If the address of the non-key portion of a tuple is known, put is an O( 1 ) operation requiring a single cache access. If the address is not known put is equivalent to a get – O( log n ) – followed by a direct cache access.
The time complexity of insert is O( log n ) where n is the number of tuples in the relation. An insert operation is equivalent to a put operation unless the tree splits. Interpolating the tables in Gonnet[19] yields:
The average number of splits for the n+1st insertion into a 10,000 key 31–61 tree is approximately 0.02933, i.e. the tree will split each time 33.40 items are inserted (on the average).
Splitting increases the constant associated with the growth rate slightly. It does not increase the growth rate per se.
Deleting a key from a Blink tree is analogous to inserting one, except tree nodes occasionally combine instead of splitting. Therefore, the time complexity of delete is O( log n ) like insertion.
Note. This section contains data that is so antiquated that we’re not sure it has much relevance to modern hardware configurations. It is included for the sake of completeness and as a historical curiosity .

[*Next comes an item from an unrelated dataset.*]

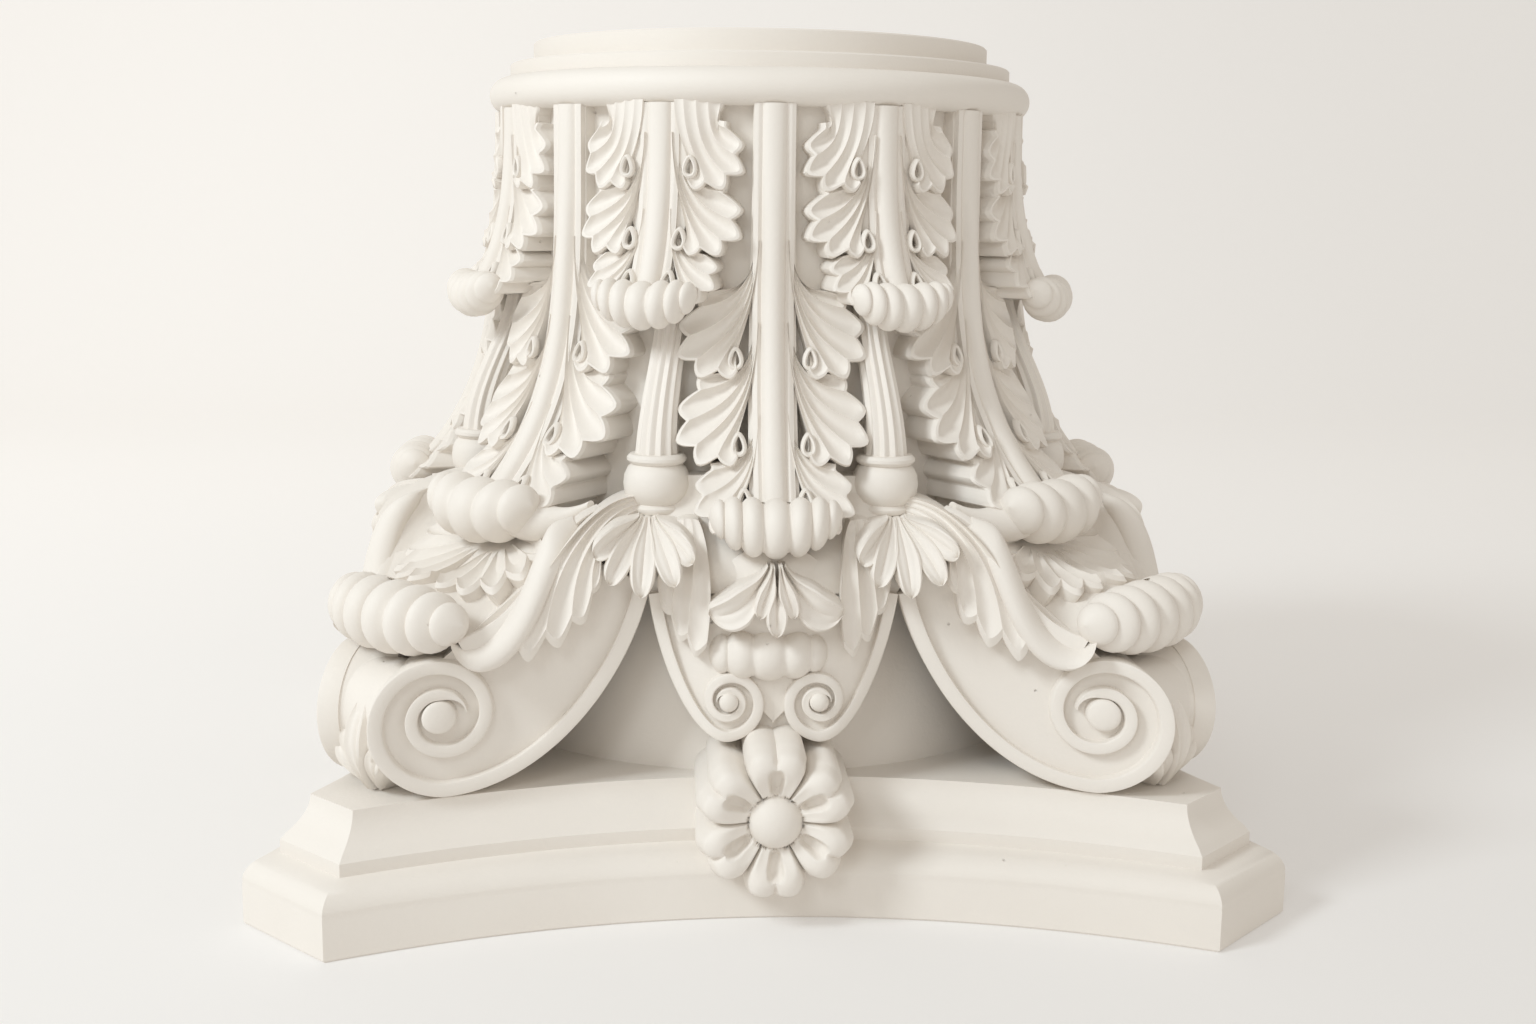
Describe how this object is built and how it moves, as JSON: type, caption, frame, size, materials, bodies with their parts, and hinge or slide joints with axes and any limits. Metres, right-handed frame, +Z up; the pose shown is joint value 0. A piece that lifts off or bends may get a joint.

The measurements in Table 1 provide empirical performance statistics for various data base operations. The measurements were made on a 16 Mhz IBM PS/2 Model 70 with a 16 Mhz 80387 coprocessor and a 27 msec, 60 Mbyte fixed disk drive (do you think the hardware is a bit dated? I suspect many readers have only seen this hardware in a museum — if at all). You should note two characteristics of the measurements:
The cache was large enough to hold the entire Blink tree of relations A, B, and C. There are no cache faults to disk in these measurements. The relation D was too big to fit in core. Its next times reflect numerous cache faults.

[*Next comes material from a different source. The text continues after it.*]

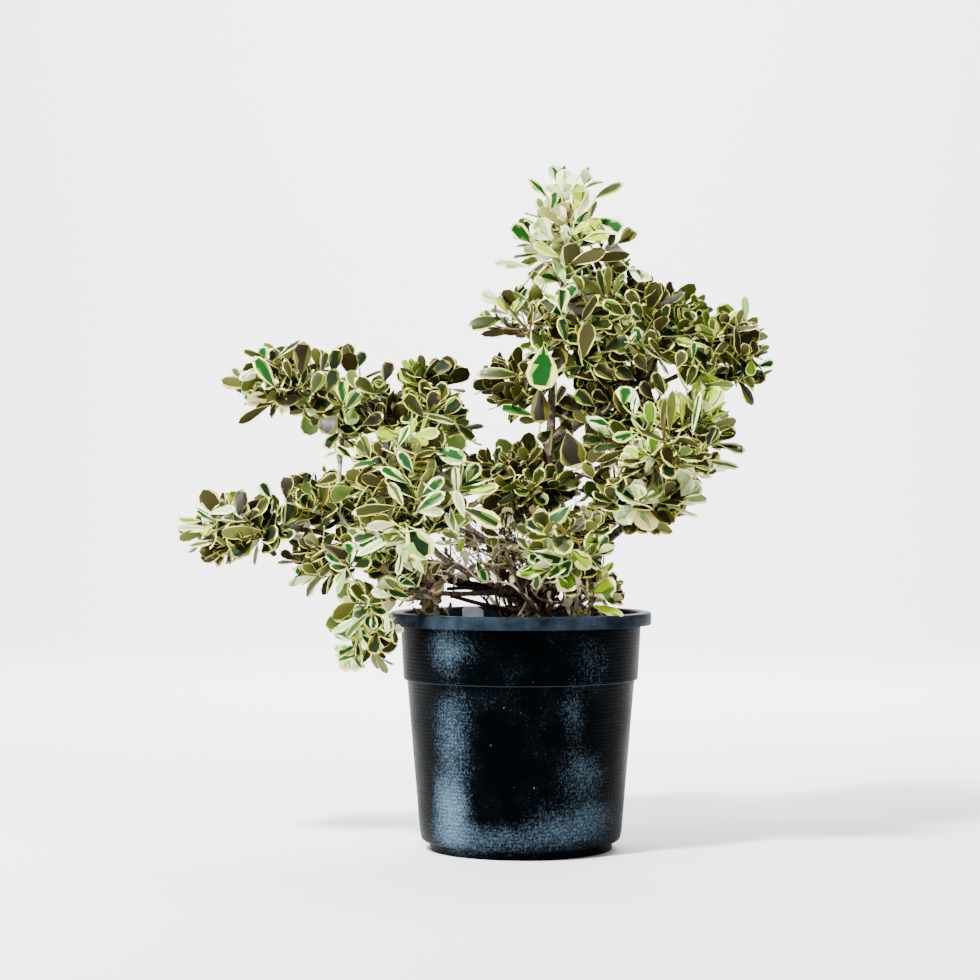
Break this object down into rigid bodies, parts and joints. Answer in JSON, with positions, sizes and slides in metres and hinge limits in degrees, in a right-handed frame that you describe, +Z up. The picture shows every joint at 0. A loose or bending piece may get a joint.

The get operation looked for the same item during each repetition. This is explains the lack of cache faults while relation D was processed. Once the path to the item was in core it was never paged out.
| Repetitions | |||||
|---|---|---|---|---|---|
| 30k | 50k | 100k | 200k | Average | |
| Operation | (seconds) | (seconds) | (seconds) | (seconds) | (sec) |
| Relation A 1 | |||||
| Next | n/a | 12 | 25 | 51 | 255 |
| Get | n/a | 26 | 52 | 103 | 515 |
| Relation B 2 | |||||
| Next | 7 | 12 | 24 | 47 | 235 |
| Get | 34 | 57 | 114 | 228 | 1,140 |
| Relation C 3 | |||||
| Next | 7 | 12 | 24 | 49 | 245 |
| Get | 65 | 108 | 216 | 433 | 2,165 |
| Relation D 4 | |||||
| Next | 48 | 82 | 164 | n/a | 1,640 |
| Cache faults | 2,058 | 3,541 | 7,095 | ||
| Get | 76 | 126 | 252 | n/a | 2,520 |
| Cache faults | 1 | 1 | 1 | ||
1 112 tuples, 2 byte key.
2 463 tuples, 4 byte key.
3 673 tuples, 22 byte
key.
4 10,122 tuples, 22 byte key.
Neglecting cache faults, the time required to find a tuple is a function of two variables: the size of the relation and the size of the key. The number of tuples in a relation determines the number of comparisons that are made. The size of the key effects the amount of work required to perform each comparison. Comparing the “get relation D” measurements of Table 1 to the “get relation C” measurements provides an indication of the actual effect of a relation’s size on search time (since both relations have the same size key). Note that
| $$\frac{2,520\mbox{ }\mu\mbox{sec}}{2,165\mbox{ }\mu\mbox{sec}}\approx 1.167$$ |
which is below the theoretical bound
| $$\frac{\log_{2}10,122}{\log_{2}673}\approx\frac{13.31}{9.40}\approx 1.416$$ |
Comparing “get relation C” to “get relation B” gives a good feel for the impact of key size. The size of the relation should not have much impact on the search time discrepancies since
| $$\frac{\log_{2}673}{\log_{2}463}\approx\frac{9.40}{8.87}\approx 1.060$$ |
The next operation was metered by repeatedly scanning a relation until the desired number of operations was achieved. Each time the end of a relation was encountered the scan was restarted. The high next measurement for relation A probably reflects the overhead of many loop starts and stops (since there were only 12 tuples in the relation). The elevated next time of the relation C is probably due to key length. After all the keys on a cache page are processed, a relatively expensive page fault occurs. Larger keys cause the cache page to change more frequently. Given that the in-core next observations have a mean of 240 $\mu$sec and a standard deviation of 10 $\mu$sec, the effects of these peripheral processes appear to be relatively insignificant.
In summary, Table 1 shows that the O( 1 ) operations have an empirical time advantage that ranges from 1.54/1 to 8.84/1 over the O( log n ) operations. This observation underscores the importance of tailoring algorithmic implementations to take advantage of the O( 1 ) operators. In practical terms, his means that sequential access and stack operations are preferred to direct random access.